WHAT NEEDS TO BE DONE:
The listing beneath should be written out in full, exactly as shown.

━━ DATASET EXCERPT

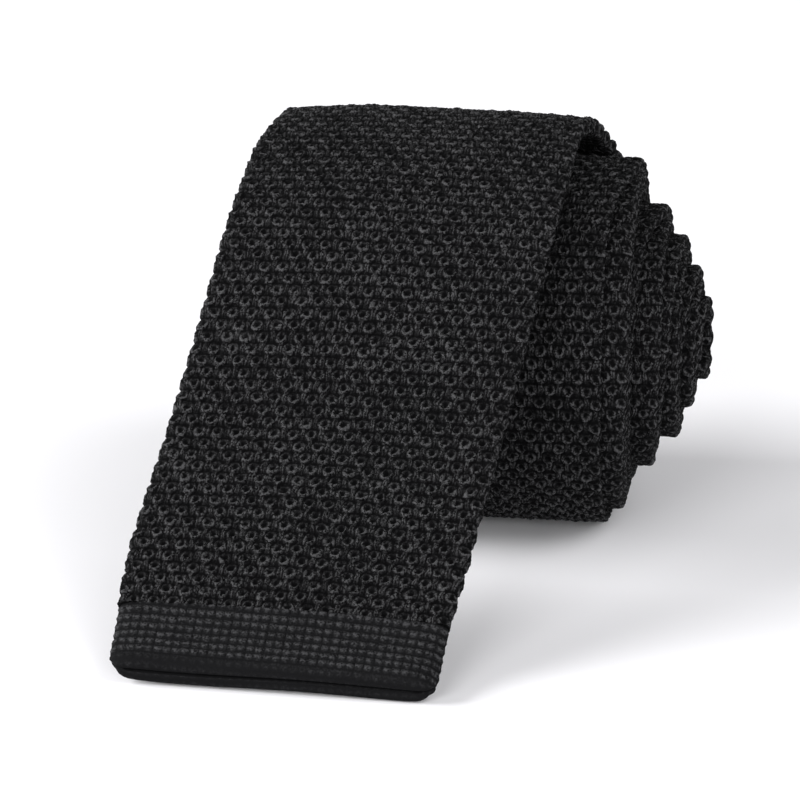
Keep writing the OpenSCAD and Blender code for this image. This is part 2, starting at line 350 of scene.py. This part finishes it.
# %% Knit laid on the line
def knit_tube(name, s0, s1, per_row=8, fine_from=-BLADE_W, step=0.3, coarse=0.75, out=0.7,
              inside=0.25, narrow=0.0, pattern=rings):
    """A stretch of the tie between two distances along it.

    The points are fine on the outer face from fine_from to the right selvedge. out and inside
    are how far the relief stands on each face, and narrow is taken off the width.
    """
    n_rows = max(2, int(round((s1 - s0) / (ROW / per_row))) + 1)
    s = np.linspace(s0, s1, n_rows)[:, None]
    half = np.interp(s, S, width) / 2 - narrow / 2
    t = np.interp(s, S, thick)
    edge = np.minimum(EDGE, t / 2)
    flat = half - edge
    x0, angle = across_points(half.max(), EDGE, fine_from, step, coarse, 9)
    x0, angle = x0[None, :], angle[None, :]

    # where the tube narrows, its fine right-hand part keeps its distance from the selvedge
    widest = half.max() - EDGE
    x = x0 * flat / widest
    if fine_from > 0:
        near_right = np.clip(x0 / fine_from, 0, 1)
        x = x * (1 - near_right) + (flat - (widest - x0)) * near_right

    sin_a, cos_a = np.sin(angle), np.cos(angle)
    w = round_tube(x, angle, flat)
    seen = np.clip((x - (fine_from - 1.5)) / 1.5, 0, 1)
    face = np.where(cos_a > 0, out * cos_a * seen, -inside * cos_a)
    face = face + np.abs(sin_a) * 0.35 * (out + inside)
    rise = pattern(w, s + 0 * x) * face
    base = np.maximum(t / 2 - out * 0.75 * (cos_a > 0) - inside * 0.75 * (cos_a < 0), 0.3)

    scallop = np.zeros_like(s)
    if pattern is rings:
        scallop = 0.5 * np.cos(np.pi * s / ROW) * np.clip((s - BAND) / 4, 0, 1)
    near_edge = np.clip(1 - (half - np.abs(x)) / 4.0, 0, 1) ** 2
    across = x + sin_a * (edge + rise) + np.sign(x) * scallop * near_edge
    points = place(s + 0 * x, across, cos_a * (base + rise) + crown(x, s, half))
    unit_w, unit_s = (CELL, ROW) if pattern is rings else (BUMP_W, BUMP_L)
    return close_mesh(name, points, w / unit_w, (s + 0 * w) / unit_s)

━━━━

EXPECTED ANSWER:
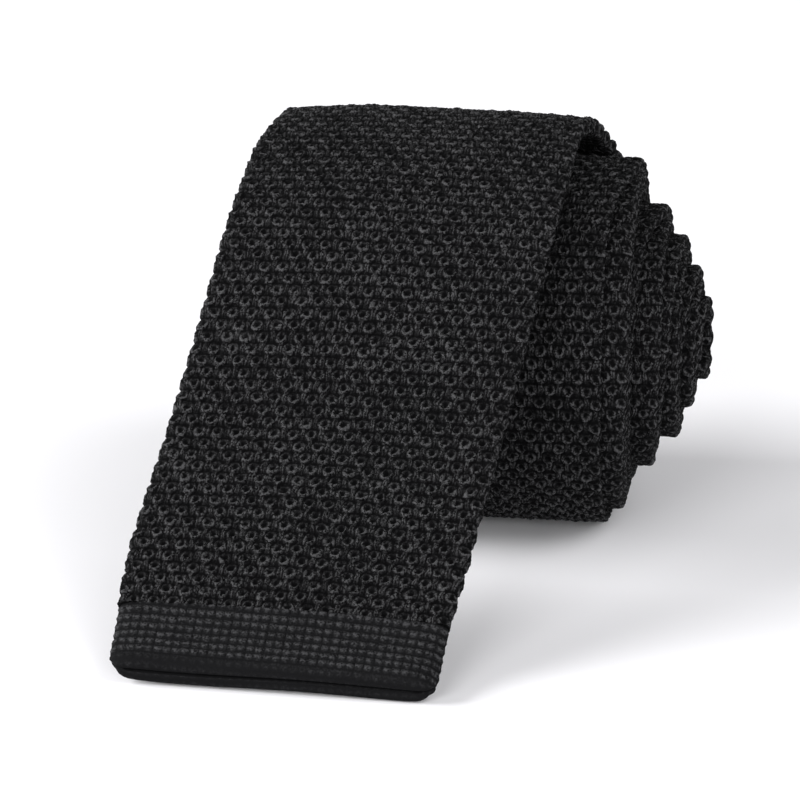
Keep writing the OpenSCAD and Blender code for this image. This is part 2, starting at line 350 of scene.py. This part finishes it.
# %% Knit laid on the line
def knit_tube(name, s0, s1, per_row=8, fine_from=-BLADE_W, step=0.3, coarse=0.75, out=0.7,
              inside=0.25, narrow=0.0, pattern=rings):
    """A stretch of the tie between two distances along it.

    The points are fine on the outer face from fine_from to the right selvedge. out and inside
    are how far the relief stands on each face, and narrow is taken off the width.
    """
    n_rows = max(2, int(round((s1 - s0) / (ROW / per_row))) + 1)
    s = np.linspace(s0, s1, n_rows)[:, None]
    half = np.interp(s, S, width) / 2 - narrow / 2
    t = np.interp(s, S, thick)
    edge = np.minimum(EDGE, t / 2)
    flat = half - edge
    x0, angle = across_points(half.max(), EDGE, fine_from, step, coarse, 9)
    x0, angle = x0[None, :], angle[None, :]

    # where the tube narrows, its fine right-hand part keeps its distance from the selvedge
    widest = half.max() - EDGE
    x = x0 * flat / widest
    if fine_from > 0:
        near_right = np.clip(x0 / fine_from, 0, 1)
        x = x * (1 - near_right) + (flat - (widest - x0)) * near_right

    sin_a, cos_a = np.sin(angle), np.cos(angle)
    w = round_tube(x, angle, flat)
    seen = np.clip((x - (fine_from - 1.5)) / 1.5, 0, 1)
    face = np.where(cos_a > 0, out * cos_a * seen, -inside * cos_a)
    face = face + np.abs(sin_a) * 0.35 * (out + inside)
    rise = pattern(w, s + 0 * x) * face
    base = np.maximum(t / 2 - out * 0.75 * (cos_a > 0) - inside * 0.75 * (cos_a < 0), 0.3)

    scallop = np.zeros_like(s)
    if pattern is rings:
        scallop = 0.5 * np.cos(np.pi * s / ROW) * np.clip((s - BAND) / 4, 0, 1)
    near_edge = np.clip(1 - (half - np.abs(x)) / 4.0, 0, 1) ** 2
    across = x + sin_a * (edge + rise) + np.sign(x) * scallop * near_edge
    points = place(s + 0 * x, across, cos_a * (base + rise) + crown(x, s, half))
    unit_w, unit_s = (CELL, ROW) if pattern is rings else (BUMP_W, BUMP_L)
    return close_mesh(name, points, w / unit_w, (s + 0 * w) / unit_s)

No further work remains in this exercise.